<<<<
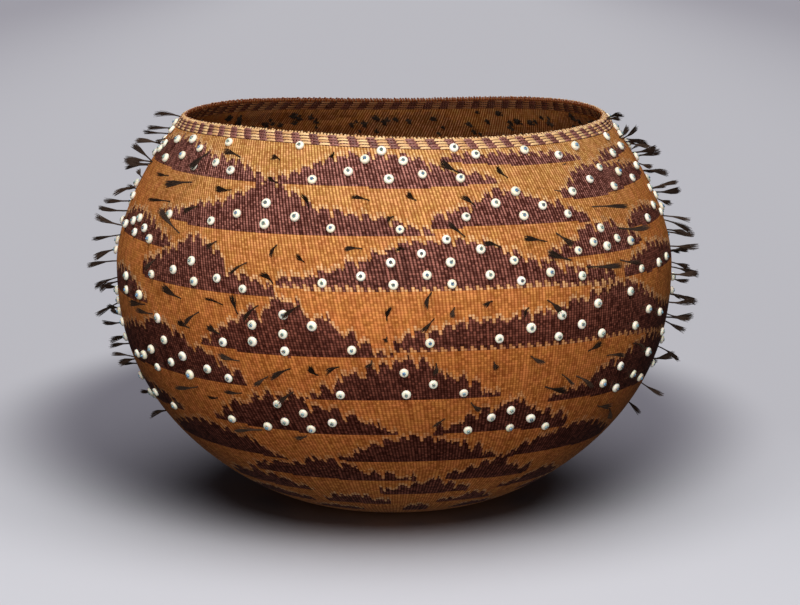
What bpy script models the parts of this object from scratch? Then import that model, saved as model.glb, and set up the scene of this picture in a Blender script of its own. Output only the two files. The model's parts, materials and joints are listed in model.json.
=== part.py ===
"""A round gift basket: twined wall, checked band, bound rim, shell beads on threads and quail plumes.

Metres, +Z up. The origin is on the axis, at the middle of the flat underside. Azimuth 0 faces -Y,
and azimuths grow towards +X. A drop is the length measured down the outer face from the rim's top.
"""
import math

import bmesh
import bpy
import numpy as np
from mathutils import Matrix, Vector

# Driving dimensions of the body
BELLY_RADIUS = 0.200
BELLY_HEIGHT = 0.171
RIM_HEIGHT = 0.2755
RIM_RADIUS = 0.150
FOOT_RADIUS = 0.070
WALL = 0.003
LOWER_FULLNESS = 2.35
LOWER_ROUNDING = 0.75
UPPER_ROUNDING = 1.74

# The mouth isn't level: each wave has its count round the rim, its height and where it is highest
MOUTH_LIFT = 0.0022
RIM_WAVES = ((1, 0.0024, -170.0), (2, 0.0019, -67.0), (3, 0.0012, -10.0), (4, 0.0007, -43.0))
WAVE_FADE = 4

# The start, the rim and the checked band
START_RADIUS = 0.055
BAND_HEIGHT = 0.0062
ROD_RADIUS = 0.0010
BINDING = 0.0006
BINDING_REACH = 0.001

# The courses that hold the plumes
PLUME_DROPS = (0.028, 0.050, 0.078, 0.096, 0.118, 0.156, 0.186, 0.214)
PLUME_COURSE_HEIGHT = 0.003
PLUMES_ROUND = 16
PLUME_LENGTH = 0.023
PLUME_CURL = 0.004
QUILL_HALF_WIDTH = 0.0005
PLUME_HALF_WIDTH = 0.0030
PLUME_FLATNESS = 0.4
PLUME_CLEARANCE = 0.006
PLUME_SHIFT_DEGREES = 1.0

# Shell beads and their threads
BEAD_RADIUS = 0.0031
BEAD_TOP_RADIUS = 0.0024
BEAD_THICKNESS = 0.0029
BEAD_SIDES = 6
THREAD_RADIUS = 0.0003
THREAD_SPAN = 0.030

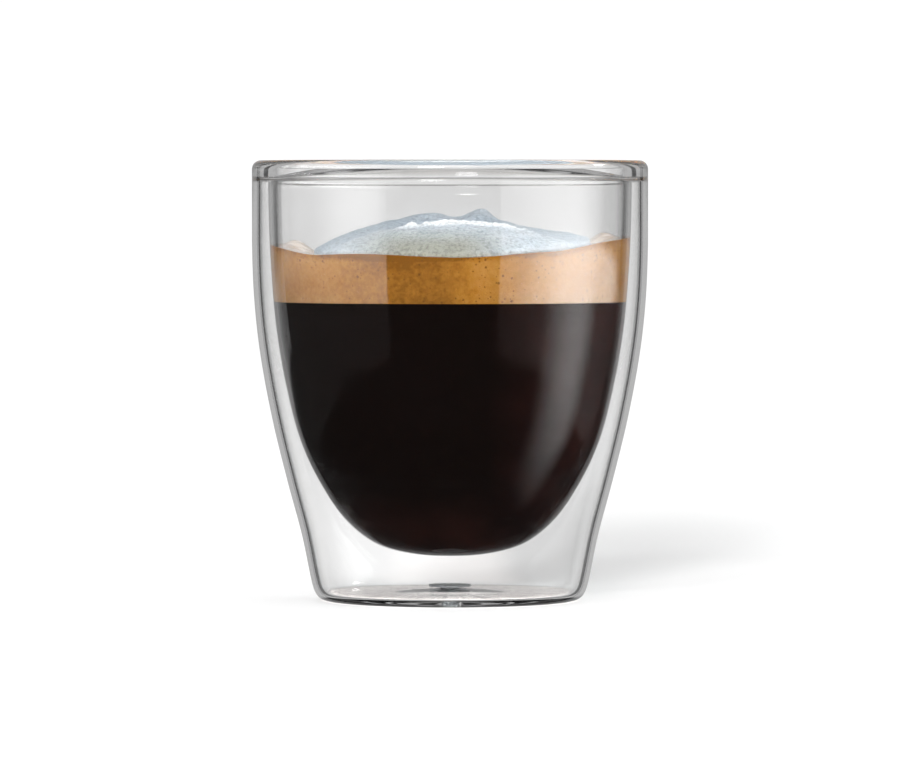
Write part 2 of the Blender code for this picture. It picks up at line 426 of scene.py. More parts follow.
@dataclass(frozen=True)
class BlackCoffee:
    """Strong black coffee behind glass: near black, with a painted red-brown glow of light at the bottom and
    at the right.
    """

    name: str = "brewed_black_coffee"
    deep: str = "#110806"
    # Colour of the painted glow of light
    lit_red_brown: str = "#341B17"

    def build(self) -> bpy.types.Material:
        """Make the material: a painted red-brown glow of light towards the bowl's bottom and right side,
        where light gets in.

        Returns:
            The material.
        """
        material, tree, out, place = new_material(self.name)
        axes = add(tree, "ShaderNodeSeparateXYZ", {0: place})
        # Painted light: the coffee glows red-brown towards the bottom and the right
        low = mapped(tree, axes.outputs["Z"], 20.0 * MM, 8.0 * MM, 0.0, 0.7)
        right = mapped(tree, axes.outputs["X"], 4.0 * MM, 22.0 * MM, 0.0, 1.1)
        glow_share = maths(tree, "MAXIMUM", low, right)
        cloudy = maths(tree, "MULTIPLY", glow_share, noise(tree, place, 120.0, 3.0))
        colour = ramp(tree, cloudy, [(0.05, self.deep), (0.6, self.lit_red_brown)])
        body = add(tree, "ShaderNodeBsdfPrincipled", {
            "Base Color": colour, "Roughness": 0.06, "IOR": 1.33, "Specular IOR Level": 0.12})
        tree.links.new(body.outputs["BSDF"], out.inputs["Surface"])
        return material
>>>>
-- WHAT THE TASK ASKS --
Only the number is required: the count of lines containing the word "this".

-- REPLY TO THE EXERCISE --
2